Supplied material -
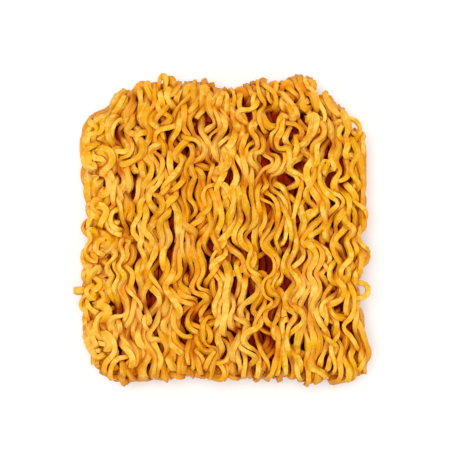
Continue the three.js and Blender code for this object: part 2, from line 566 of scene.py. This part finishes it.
class Heap:
    """All strands as chains of points, which push each other apart while the mould closes on them.

    The pushing is soft, so where the heap is crowded strands end up closer than CONTACT.
    """

    def __init__(self, strands, mould, rng):
        self.mould = mould
        self.points = np.concatenate([strand.path for strand in strands])
        self.owner = np.repeat(np.arange(len(strands)), [len(strand.path) for strand in strands])
        same = self.owner[1:] == self.owner[:-1]
        links = np.where(same)[0]
        self.links = [links[links % 2 == parity] for parity in (0, 1)]
        self.lengths = [self.link_lengths(group) for group in self.links]
        self.middles = np.where(same[1:] & same[:-1])[0] + 1
        bends = self.bends()
        size = np.linalg.norm(bends, axis=1, keepdims=True)
        self.rest_bends = bends * np.minimum(1, LINK**2 / TIGHTEST_BEND / np.maximum(size, 1e-9))
        self.wall_play = np.concatenate([self.play_of(strand, rng) for strand in strands])

    def link_lengths(self, group):
        return np.linalg.norm(self.points[group + 1] - self.points[group], axis=1)

    def bends(self):
        m = self.middles
        return self.points[m - 1] - 2 * self.points[m] + self.points[m + 1]

    @staticmethod
    def play_of(strand, rng):
        """How far past the wall each point may lie: more for some strands, and at the cut ends."""
        if strand.out is not None:
            return np.full(len(strand.path), strand.out)
        place = np.arange(len(strand.path))
        from_end = np.minimum(place, place[::-1]) * LINK
        own = np.clip(rng.normal(0, WALL_PLAY), -1.3, 1.6) + 0.5 * wander(rng, place * LINK, 20)
        facing = np.degrees(np.arctan2(strand.path[:, 1], strand.path[:, 0]))
        for stray in STRAYS:
            turn = (facing - stray["at"] + 180) % 360 - 180
            own -= stray["clear"] * np.exp(-((turn / CLEAR_SPREAD) ** 2))
        return own + END_PLAY * np.clip(1 - from_end / 5, 0, 1)

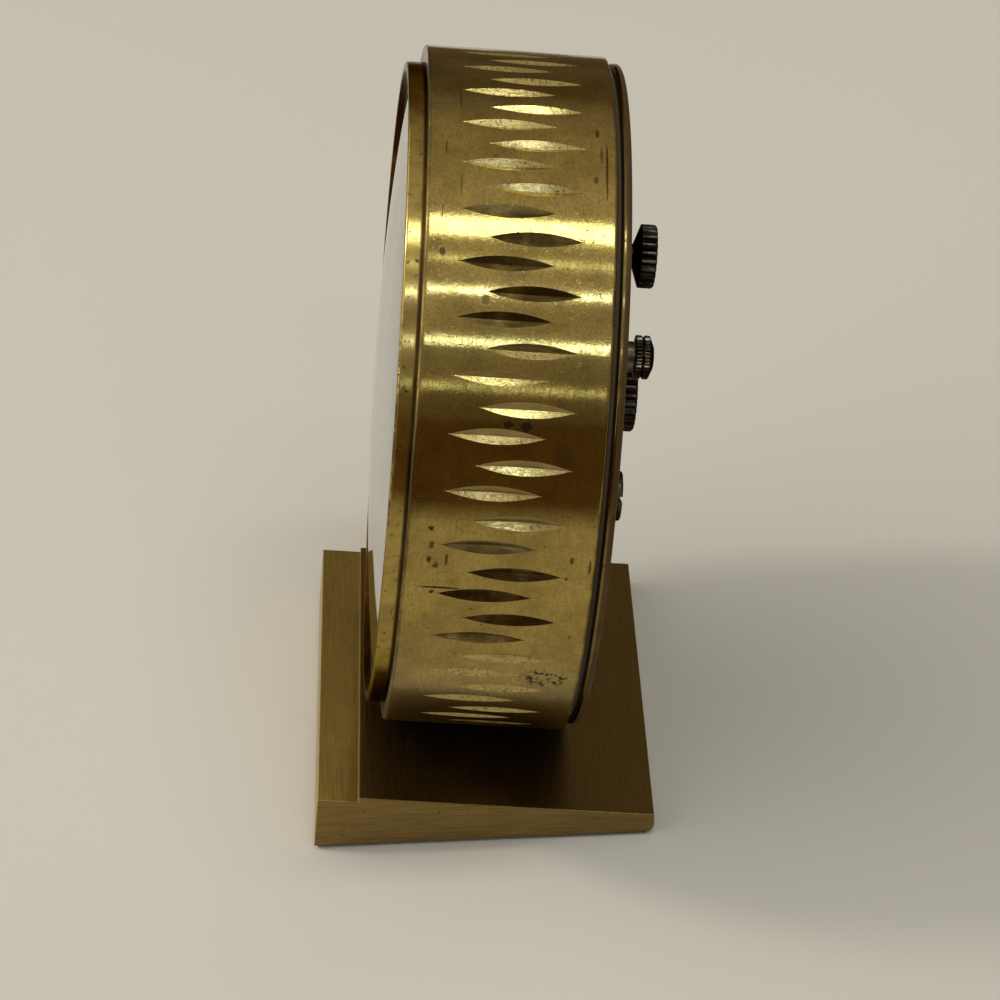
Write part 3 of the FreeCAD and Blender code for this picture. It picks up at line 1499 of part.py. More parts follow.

Given exercise - Quote every record above exactly.

Reply to the exercise -
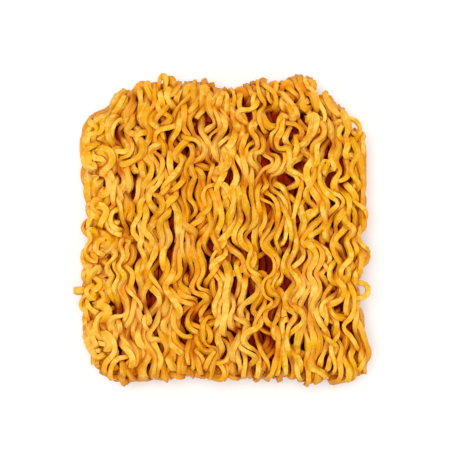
Continue the three.js and Blender code for this object: part 2, from line 566 of scene.py. This part finishes it.
class Heap:
    """All strands as chains of points, which push each other apart while the mould closes on them.

    The pushing is soft, so where the heap is crowded strands end up closer than CONTACT.
    """

    def __init__(self, strands, mould, rng):
        self.mould = mould
        self.points = np.concatenate([strand.path for strand in strands])
        self.owner = np.repeat(np.arange(len(strands)), [len(strand.path) for strand in strands])
        same = self.owner[1:] == self.owner[:-1]
        links = np.where(same)[0]
        self.links = [links[links % 2 == parity] for parity in (0, 1)]
        self.lengths = [self.link_lengths(group) for group in self.links]
        self.middles = np.where(same[1:] & same[:-1])[0] + 1
        bends = self.bends()
        size = np.linalg.norm(bends, axis=1, keepdims=True)
        self.rest_bends = bends * np.minimum(1, LINK**2 / TIGHTEST_BEND / np.maximum(size, 1e-9))
        self.wall_play = np.concatenate([self.play_of(strand, rng) for strand in strands])

    def link_lengths(self, group):
        return np.linalg.norm(self.points[group + 1] - self.points[group], axis=1)

    def bends(self):
        m = self.middles
        return self.points[m - 1] - 2 * self.points[m] + self.points[m + 1]

    @staticmethod
    def play_of(strand, rng):
        """How far past the wall each point may lie: more for some strands, and at the cut ends."""
        if strand.out is not None:
            return np.full(len(strand.path), strand.out)
        place = np.arange(len(strand.path))
        from_end = np.minimum(place, place[::-1]) * LINK
        own = np.clip(rng.normal(0, WALL_PLAY), -1.3, 1.6) + 0.5 * wander(rng, place * LINK, 20)
        facing = np.degrees(np.arctan2(strand.path[:, 1], strand.path[:, 0]))
        for stray in STRAYS:
            turn = (facing - stray["at"] + 180) % 360 - 180
            own -= stray["clear"] * np.exp(-((turn / CLEAR_SPREAD) ** 2))
        return own + END_PLAY * np.clip(1 - from_end / 5, 0, 1)

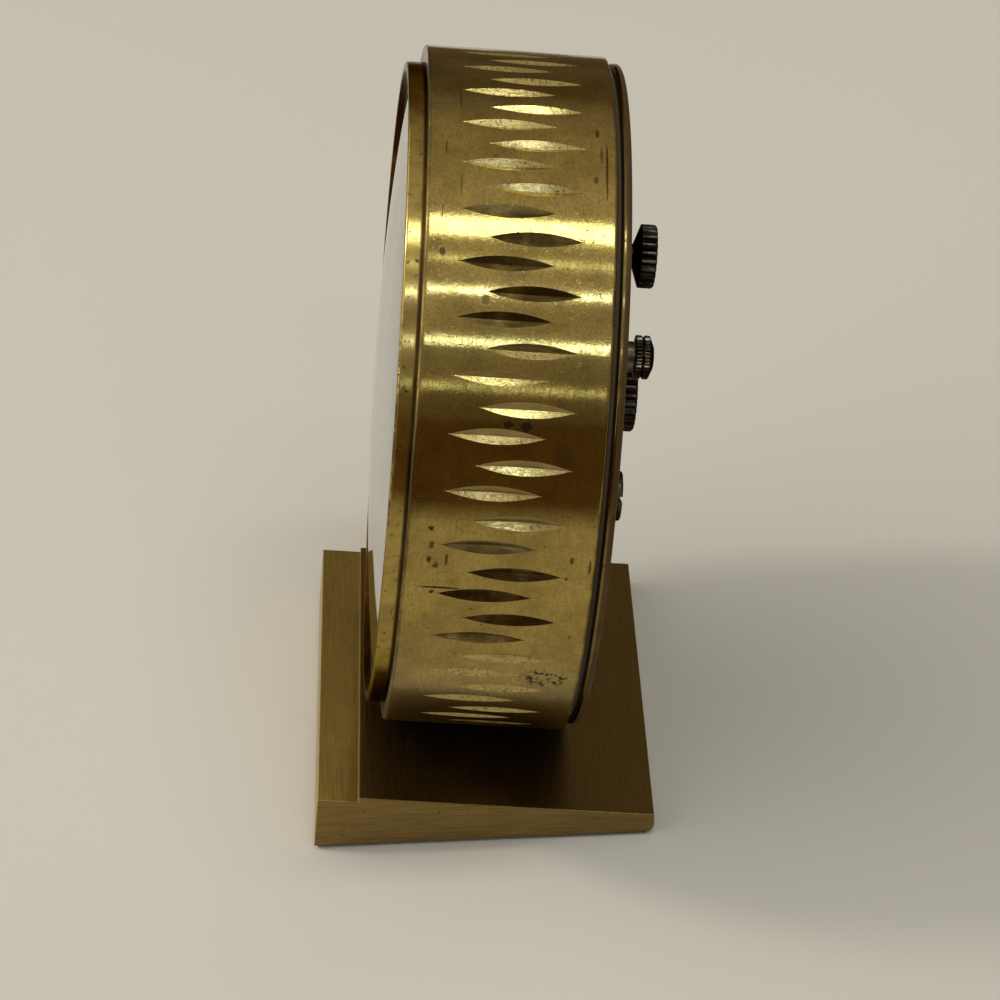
Write part 3 of the FreeCAD and Blender code for this picture. It picks up at line 1499 of part.py. More parts follow.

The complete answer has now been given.